The Amsterdammer interviewed Wienir to get more insights on the book, the author, and the Red Light District.
You came here 20 years ago, how does it feel to return to promote your book?
It’s been very surprising and beautiful reception we’ve had here, it’s been great. I didn’t think, at first, that I would have any local reception walking around the district and letting them know [the sex workers] about the book. A couple of days ago I just decided to do that and the response was very surprising. The girls [of the Red Light District] are very excited [about the story]. I basically asked them if they speak English and if they like reading and then I said: Hey! I have something for you, I’d love you to read this book that just came out this week. It’s about a story in Amsterdam between an American and a girl who worked right here. […] One of the girls started crying and that was something I wasn’t expecting. It’s exciting for me that this book is not only going to be something that Americans read, but also people are going to have a conversation here in Holland too.

Why publish this book now, 20 years after your exchange?
It’s a delicate subject to write about. It’s not a politically correct world, it’s a taboo, it’s a subject that makes people uncomfortable in the community that I’m in [United States], I’m a business affairs executive on a major talent agency. It was a promise I made to a girl that I was not going to let this go. It was a story I felt needed to be told but I wasn’t gonna publish it until I was able to find my voice, and I think a big part of it, was getting married […] that opened up a whole new side of me of being able to really put myself into the book in the way that I needed to.

What brought you to Amsterdam for an exchange?
I did my undergraduate in Oxford and my master’s degree in the London School of Economics and I studied in Estonia and lived in France, so I started off thinking that Europe was always gonna be part of my existence.

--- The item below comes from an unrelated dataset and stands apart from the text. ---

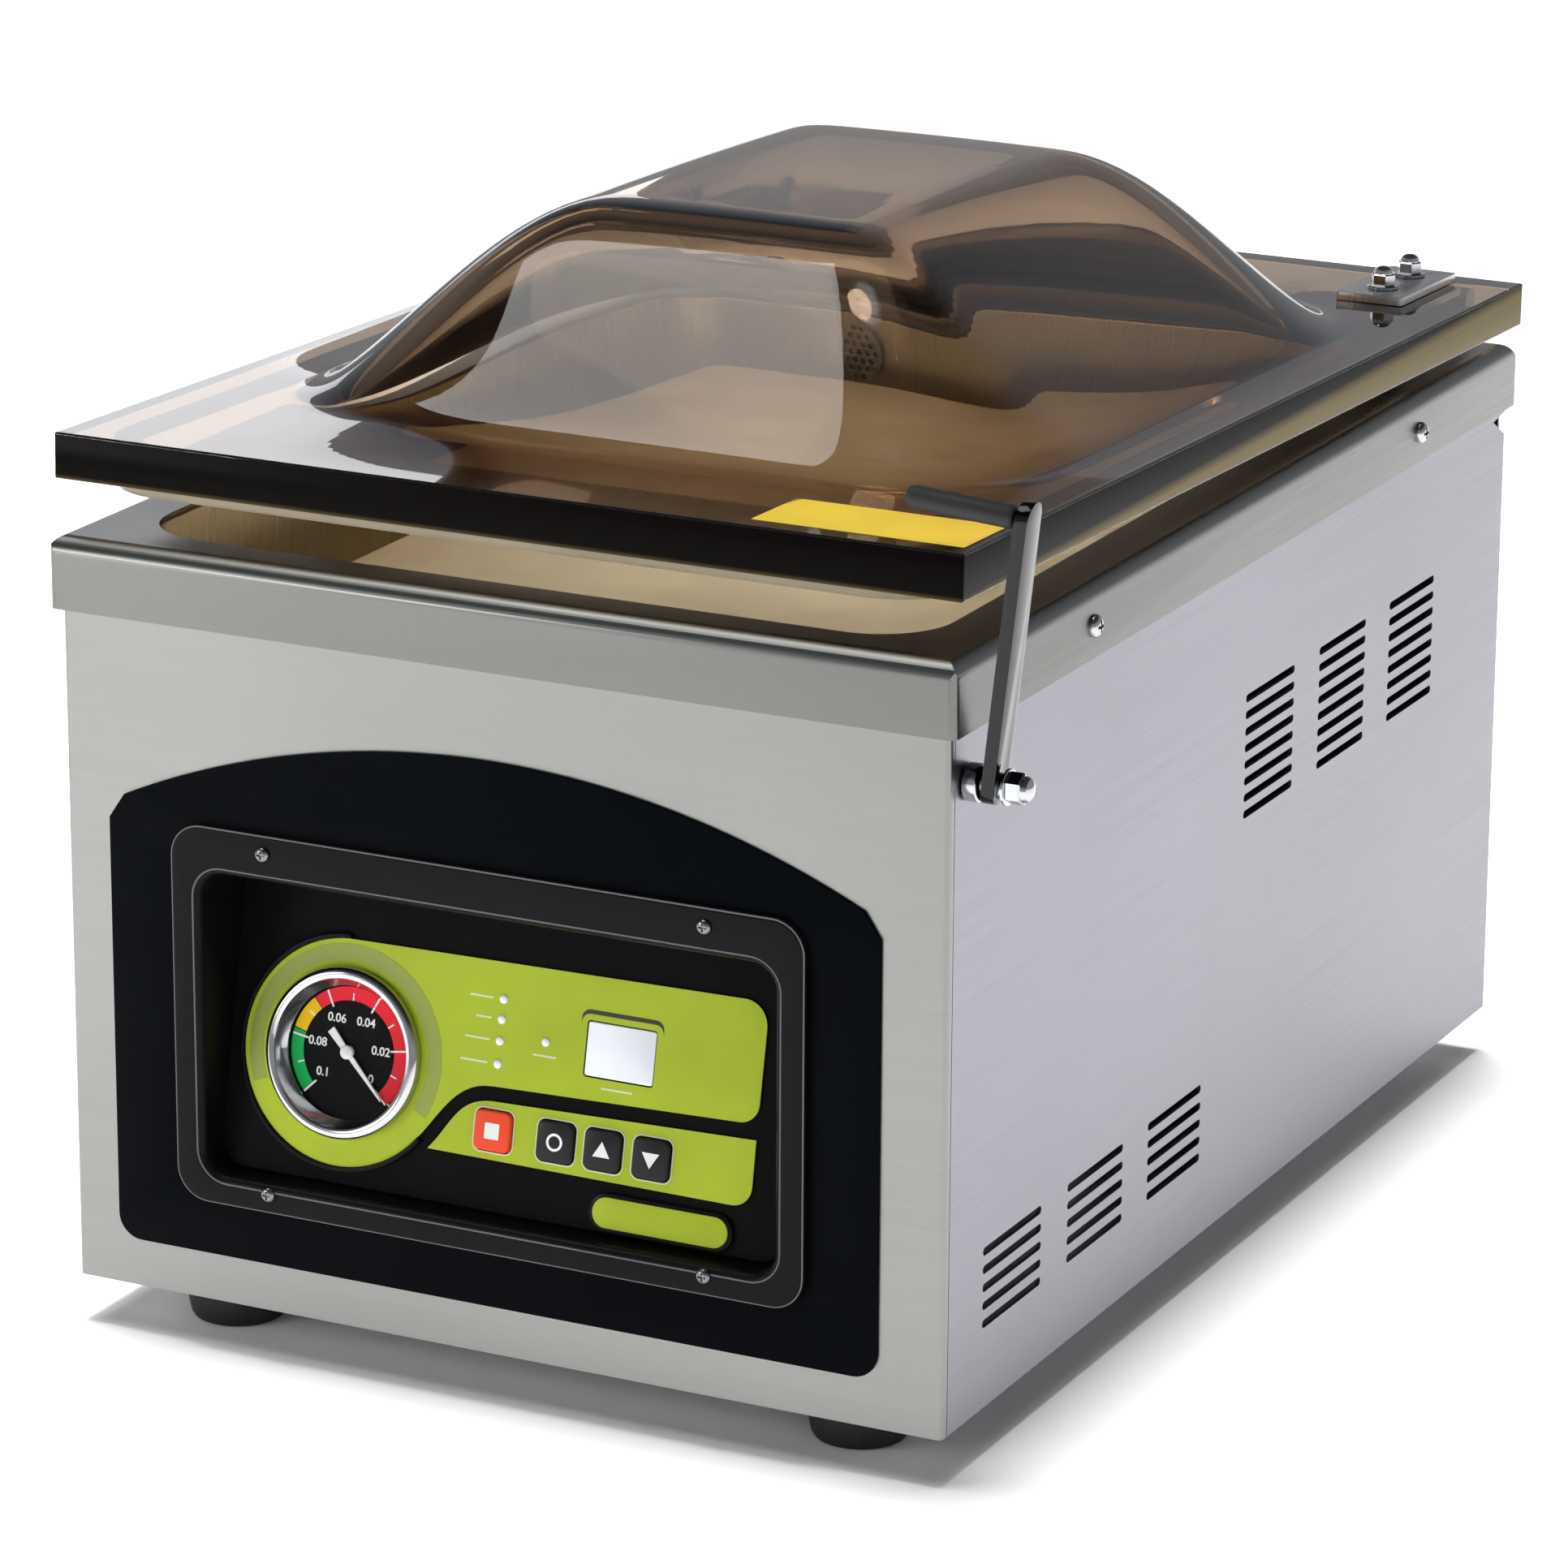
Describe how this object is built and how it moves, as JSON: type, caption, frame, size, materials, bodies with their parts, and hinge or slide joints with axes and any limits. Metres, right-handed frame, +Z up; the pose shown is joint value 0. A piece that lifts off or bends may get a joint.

When I went to law school […] the idea was to go to California, go to Berkeley, go get a degree in law and then become an international lawyer. One of the main things that brought me back to Holland, and made sense as a young international lawyer, [was that] this is the center of international law. […] There was a great exchange program in the VU Amsterdam, so [that was] what brought me back to Amsterdam.
But really, it was to write this book. At that time I had already seen myself as a writer […] so when I came to Amsterdam I identified myself more as a writer than I identified myself even as a lawyer and it was with that focus that I kind of designed my four months here.
How did you perceive Amsterdam before you came here?
It was interesting, the first time I ever came here it was in 1993 and that was when I was an undergraduate in England. I just found my journal from that trip and it was unbelievable, I hadn’t tried cannabis at the time, I walked through the district really fast, I was terrified by what I saw, I couldn’t believe the way the men were treating the women in the windows, as shocking as it was to see the women standing there. It was really not a place I thought I’d return to. I automatically felt at home here and I think there are two kinds of people in the world: People who come to Amsterdam and feel connected with the city or don’t. I’m definitely one of those people that the second I came, it just felt different than being in London, Paris or any other place where I might have lived.
What intrigued you about the Red Light District? Why write about it?
I was kind of in shock as a young writer that no one had ever done something like this. It’s one of the biggest attractions in the world. Americans come and they have their experiences and then even talking about it was kind of taboo. That was one of the things that really make me recognize there’s a journey here that people should be able to do, a nonjudgmental one, that hopefully helps to shape the conversation.
The book’s really a love letter to Amsterdam. It’s focused on a very special friendship that I developed with one of the beautiful girls who works right in the heart of the district. It’s as much of a love letter to Amsterdam, as it is to an American or anyone abroad. Being in a new culture and being free. Seeing yourself differently. In the book, there’s a transformation with the woman who helped me write it, but there’s a transformation for me too.
How did you attempt to avoid the harmful stereotypes of sex workers? And how did you try to simultaneously give an accurate representation of how Amsterdam citizens still perceive them?
I think for me it was a bit of a transformation. At first, in the book, like anyone who walks through the district, people are seemingly two-dimensional. Everyone is, and I think that’s what makes the world dangerous. There’s a line in the book where I talk about the parallels between the prostitution in Holland and internet dating in America and just how disposable people have become. There are this two-dimensional pictures and that’s that. […] I think one of the ways that I hope this book really helps get beyond this stereotypes is just by sharing an innocent relationship in a place that one wouldn’t find one. Redefining how we see ourselves. There are not only stereotypes that we put on women, but stereotypes that we place in ourselves too. There’s a great line in the book that says “Life perspective is all based on the cages that we’re all held captive in”.
The book was just trying, at the end of the day, to show the humanity there and […] allow people […] to see the women differently. At the very least have some respect and as a society, there’s nothing we can do to stop women from working there, but there’s a lot we can do as a society not to condemn them.